The rock hardens and the hard place begins to wedge the North Atlantic Treaty Organisation (Nato) effort in Helmand in an unenviable grip. The world now knows that Afghanistan is a strategic disaster. More men, more trucks, weapons and helicopters, leave aside more Tajik troops, together with the certain knowledge that the presidential elections which seem calculated to put Karzai back in the chair are nothing if they are not fixed, will only strengthen the Helmand population’s perception that Nato is there to reinforce the repression they have faced.

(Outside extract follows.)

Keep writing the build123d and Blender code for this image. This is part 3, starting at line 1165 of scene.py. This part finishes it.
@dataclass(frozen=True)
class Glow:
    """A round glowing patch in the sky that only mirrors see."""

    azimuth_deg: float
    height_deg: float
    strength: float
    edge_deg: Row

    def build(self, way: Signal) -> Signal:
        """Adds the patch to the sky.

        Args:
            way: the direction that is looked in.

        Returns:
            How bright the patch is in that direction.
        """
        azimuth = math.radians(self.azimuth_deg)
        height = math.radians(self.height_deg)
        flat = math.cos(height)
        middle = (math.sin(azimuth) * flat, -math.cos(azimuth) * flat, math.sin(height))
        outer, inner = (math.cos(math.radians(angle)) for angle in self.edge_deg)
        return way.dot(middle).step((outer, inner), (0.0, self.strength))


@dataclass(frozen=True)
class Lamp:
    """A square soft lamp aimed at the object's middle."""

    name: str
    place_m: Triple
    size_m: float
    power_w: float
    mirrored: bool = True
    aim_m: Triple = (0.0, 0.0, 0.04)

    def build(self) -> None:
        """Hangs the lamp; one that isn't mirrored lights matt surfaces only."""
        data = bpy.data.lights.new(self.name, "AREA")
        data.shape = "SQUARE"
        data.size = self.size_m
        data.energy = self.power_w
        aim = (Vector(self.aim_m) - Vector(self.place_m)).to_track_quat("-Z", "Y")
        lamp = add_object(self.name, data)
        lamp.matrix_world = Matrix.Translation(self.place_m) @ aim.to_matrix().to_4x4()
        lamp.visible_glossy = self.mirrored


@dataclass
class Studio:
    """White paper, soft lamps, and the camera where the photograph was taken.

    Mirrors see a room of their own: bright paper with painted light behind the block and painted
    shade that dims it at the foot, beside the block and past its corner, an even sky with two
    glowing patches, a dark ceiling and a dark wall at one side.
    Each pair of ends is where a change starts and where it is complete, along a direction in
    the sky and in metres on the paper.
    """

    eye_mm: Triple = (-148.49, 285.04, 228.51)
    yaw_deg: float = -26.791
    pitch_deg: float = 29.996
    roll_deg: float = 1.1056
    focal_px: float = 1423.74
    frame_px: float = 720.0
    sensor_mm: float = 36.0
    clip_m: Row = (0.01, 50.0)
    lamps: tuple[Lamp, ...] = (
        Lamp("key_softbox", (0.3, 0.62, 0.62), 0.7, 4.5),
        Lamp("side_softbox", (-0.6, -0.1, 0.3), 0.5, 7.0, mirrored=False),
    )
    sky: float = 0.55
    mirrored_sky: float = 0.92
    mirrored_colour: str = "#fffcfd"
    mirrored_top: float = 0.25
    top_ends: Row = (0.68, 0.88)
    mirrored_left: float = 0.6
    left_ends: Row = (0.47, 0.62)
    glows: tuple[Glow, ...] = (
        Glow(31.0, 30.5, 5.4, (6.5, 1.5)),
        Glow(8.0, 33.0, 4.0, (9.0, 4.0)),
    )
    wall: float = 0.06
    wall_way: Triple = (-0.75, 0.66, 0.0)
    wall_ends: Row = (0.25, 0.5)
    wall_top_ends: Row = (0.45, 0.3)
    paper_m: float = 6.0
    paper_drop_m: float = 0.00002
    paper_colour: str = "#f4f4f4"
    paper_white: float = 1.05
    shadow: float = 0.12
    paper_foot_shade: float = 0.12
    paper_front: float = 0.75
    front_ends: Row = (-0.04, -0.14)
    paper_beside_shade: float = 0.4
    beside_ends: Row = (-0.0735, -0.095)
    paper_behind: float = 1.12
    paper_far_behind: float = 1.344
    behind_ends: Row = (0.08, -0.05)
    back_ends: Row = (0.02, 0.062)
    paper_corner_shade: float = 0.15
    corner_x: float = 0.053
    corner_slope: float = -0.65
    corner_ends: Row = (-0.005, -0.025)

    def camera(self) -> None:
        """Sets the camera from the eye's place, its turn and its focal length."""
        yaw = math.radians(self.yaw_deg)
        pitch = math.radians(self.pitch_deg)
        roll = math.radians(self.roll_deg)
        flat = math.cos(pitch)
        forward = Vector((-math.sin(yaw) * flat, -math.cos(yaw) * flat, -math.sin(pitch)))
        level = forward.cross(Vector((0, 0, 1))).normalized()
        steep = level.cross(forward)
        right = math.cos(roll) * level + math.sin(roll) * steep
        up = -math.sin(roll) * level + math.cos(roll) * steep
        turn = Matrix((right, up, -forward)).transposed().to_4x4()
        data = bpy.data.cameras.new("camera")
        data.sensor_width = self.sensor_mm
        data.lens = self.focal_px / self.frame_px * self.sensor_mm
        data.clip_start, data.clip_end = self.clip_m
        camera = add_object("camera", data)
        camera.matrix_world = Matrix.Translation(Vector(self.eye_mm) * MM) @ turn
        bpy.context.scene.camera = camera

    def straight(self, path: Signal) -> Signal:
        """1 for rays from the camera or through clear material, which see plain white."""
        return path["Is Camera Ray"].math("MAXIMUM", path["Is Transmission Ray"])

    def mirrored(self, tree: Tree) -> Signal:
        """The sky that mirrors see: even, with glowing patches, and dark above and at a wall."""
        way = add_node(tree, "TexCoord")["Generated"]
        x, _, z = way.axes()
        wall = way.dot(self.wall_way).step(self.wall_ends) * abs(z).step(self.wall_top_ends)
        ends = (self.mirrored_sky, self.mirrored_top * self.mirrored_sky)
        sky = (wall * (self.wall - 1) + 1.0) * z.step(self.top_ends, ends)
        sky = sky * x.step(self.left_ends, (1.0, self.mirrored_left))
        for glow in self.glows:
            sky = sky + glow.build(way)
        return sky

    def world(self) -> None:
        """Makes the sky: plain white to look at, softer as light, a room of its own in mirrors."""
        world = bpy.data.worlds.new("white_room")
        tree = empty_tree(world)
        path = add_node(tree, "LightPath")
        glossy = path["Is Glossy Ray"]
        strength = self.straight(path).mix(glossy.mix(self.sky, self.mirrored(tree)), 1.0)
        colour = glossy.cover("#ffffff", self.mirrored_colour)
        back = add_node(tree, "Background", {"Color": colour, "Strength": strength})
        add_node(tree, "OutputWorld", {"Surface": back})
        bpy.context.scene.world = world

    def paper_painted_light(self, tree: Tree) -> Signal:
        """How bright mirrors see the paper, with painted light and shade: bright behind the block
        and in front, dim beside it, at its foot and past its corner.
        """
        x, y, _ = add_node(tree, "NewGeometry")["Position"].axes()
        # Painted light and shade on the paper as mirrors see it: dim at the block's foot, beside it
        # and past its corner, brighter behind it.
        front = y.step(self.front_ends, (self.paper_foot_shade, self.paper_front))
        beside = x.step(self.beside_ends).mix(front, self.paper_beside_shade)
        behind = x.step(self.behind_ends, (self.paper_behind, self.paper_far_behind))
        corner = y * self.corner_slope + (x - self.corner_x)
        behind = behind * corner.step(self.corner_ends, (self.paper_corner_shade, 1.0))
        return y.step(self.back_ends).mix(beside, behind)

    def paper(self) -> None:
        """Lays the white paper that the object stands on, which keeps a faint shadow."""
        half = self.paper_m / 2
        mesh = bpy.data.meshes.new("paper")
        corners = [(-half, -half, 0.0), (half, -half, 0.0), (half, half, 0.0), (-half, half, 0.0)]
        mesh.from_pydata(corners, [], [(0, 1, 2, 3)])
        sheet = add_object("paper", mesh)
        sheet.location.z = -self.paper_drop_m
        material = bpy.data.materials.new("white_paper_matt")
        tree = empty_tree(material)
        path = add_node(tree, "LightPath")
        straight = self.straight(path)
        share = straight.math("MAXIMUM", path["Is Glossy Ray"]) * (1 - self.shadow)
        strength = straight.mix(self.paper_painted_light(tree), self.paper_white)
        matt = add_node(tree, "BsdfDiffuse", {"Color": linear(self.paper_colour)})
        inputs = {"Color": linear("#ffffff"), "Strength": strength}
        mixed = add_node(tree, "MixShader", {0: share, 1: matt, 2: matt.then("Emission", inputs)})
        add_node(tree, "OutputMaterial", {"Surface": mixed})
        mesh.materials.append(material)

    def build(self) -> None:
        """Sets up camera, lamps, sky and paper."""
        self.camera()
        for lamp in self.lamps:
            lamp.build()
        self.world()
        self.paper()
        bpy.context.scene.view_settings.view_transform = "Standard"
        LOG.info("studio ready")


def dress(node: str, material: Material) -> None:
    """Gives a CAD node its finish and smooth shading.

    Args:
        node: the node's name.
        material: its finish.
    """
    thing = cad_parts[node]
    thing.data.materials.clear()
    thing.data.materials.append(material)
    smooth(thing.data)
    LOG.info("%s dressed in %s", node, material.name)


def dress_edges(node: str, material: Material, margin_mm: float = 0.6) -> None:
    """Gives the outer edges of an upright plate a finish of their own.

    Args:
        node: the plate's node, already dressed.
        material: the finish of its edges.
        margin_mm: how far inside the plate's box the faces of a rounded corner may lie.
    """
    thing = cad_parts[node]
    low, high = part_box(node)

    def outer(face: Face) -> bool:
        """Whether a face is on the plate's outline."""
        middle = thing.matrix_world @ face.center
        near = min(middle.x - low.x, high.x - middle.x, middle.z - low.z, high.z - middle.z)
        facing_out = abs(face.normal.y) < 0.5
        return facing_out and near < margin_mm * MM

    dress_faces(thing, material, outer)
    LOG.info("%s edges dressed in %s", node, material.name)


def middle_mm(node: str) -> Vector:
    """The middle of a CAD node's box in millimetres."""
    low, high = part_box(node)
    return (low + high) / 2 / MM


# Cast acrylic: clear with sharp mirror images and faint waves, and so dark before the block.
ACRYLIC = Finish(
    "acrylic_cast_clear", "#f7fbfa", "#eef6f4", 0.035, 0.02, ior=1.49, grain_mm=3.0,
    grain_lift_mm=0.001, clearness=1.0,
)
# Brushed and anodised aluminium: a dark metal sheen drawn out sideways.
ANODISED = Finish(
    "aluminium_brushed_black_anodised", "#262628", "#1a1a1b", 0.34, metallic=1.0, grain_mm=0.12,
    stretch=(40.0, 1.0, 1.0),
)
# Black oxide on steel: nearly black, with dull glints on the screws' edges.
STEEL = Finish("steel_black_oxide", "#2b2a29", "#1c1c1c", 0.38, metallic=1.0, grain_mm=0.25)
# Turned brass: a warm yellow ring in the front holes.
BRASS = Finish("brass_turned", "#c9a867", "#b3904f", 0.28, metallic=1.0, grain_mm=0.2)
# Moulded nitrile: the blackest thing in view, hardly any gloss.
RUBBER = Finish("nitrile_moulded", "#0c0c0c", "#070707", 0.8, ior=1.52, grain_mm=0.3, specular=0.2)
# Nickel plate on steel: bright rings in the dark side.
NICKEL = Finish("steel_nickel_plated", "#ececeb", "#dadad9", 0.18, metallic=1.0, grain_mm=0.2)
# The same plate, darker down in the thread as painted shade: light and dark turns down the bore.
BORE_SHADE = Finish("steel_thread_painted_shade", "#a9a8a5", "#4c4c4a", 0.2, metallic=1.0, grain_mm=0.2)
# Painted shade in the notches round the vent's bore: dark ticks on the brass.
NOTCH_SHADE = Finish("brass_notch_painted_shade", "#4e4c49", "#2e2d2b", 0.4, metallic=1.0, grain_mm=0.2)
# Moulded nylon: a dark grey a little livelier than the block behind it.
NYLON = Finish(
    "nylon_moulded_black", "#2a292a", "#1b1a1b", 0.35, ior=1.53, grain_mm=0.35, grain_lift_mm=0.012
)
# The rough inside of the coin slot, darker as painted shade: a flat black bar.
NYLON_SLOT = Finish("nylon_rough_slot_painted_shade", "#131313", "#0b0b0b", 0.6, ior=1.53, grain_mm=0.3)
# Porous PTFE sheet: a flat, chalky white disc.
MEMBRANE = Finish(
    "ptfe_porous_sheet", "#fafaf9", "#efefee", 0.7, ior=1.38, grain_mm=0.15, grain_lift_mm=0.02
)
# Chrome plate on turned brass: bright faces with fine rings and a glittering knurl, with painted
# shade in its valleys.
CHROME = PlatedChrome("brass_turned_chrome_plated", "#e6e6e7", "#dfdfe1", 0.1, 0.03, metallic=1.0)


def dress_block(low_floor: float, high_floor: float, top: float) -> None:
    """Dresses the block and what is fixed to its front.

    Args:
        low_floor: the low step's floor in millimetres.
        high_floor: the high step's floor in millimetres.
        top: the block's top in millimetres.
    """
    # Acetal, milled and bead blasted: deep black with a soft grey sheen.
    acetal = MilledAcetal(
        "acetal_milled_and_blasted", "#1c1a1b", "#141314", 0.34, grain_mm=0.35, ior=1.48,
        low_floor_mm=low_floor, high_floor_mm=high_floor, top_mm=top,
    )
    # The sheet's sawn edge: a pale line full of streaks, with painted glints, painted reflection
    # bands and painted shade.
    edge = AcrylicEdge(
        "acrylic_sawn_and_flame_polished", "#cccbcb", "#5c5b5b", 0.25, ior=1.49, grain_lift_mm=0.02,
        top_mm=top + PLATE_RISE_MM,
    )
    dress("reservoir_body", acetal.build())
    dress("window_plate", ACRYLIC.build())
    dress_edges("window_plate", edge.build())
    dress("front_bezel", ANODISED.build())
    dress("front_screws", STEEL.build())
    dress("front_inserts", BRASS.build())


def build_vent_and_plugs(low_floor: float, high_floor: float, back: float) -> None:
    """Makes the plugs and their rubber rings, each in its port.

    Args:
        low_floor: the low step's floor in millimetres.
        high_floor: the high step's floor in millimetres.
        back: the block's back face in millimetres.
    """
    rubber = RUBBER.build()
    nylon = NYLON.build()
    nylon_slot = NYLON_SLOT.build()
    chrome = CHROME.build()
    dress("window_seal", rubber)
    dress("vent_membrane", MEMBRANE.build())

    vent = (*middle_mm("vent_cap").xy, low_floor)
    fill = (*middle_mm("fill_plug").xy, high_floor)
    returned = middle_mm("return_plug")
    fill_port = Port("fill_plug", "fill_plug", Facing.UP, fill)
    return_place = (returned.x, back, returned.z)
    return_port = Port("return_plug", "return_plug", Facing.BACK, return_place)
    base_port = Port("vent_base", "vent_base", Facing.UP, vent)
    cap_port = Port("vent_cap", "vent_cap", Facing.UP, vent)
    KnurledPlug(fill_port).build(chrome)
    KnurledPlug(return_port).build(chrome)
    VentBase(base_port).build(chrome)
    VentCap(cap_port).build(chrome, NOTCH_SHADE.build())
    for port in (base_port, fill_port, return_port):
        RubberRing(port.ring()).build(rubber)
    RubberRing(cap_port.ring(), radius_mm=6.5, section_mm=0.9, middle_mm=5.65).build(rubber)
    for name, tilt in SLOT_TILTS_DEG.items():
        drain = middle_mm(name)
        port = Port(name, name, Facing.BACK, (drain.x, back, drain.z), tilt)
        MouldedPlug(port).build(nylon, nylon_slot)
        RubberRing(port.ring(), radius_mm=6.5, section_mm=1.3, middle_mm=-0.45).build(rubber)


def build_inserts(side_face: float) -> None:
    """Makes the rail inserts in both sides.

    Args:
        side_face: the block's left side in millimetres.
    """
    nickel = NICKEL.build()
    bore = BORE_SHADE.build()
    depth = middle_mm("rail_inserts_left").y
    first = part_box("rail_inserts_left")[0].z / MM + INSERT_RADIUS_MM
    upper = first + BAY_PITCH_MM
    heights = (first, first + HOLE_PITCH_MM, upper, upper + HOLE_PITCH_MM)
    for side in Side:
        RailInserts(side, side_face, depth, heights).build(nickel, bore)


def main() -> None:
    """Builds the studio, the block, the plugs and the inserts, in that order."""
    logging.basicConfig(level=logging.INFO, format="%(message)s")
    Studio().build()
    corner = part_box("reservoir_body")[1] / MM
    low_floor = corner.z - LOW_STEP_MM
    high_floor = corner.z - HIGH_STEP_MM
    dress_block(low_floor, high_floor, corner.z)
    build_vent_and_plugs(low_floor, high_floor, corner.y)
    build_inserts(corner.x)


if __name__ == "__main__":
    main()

The alternative to surges and drones is retreat in one form or another. Afghani insurgents are encouraged by their recent history of defeating the Soviet Union’s troops, deployed in their country to support an ungodly and un-Islamic, if necessary and progressive, government. So far only the fringe of Afghan society is determined, for its own material survival, to fight the Taliban.

The natural allies of Obama in his election to the presidency were the 11 per cent population of Hispanics, a considerable proportion of Afro-Americans and an immeasurable number of anti-war, pro-hope youth.

The sections of the population in Afghanistan — such as women — which should on all material and socio-political criteria be against the Taliban, have in no sense been mobilised or worked out strategies of manifesting some influence or power. Yes, there are brave feminist voices and one candidate in the presidential elections specifically targeted the women vote, but no programme of emancipation from the darkness of dogma has emerged in the population at large.

Across the border in Pakistan the insurgents are in a contest to the death with the Pakistani Army and with civil society itself. Any interference by foreign forces could tip the balance of allegiance of the population. In other words, Pakistan is best left to the Pakistanis and any assistance should be by way of material and a very hidden presence to see that this assistance doesn’t, as it has a habit of doing, find its way to Switzerland or real estate agents in Europe.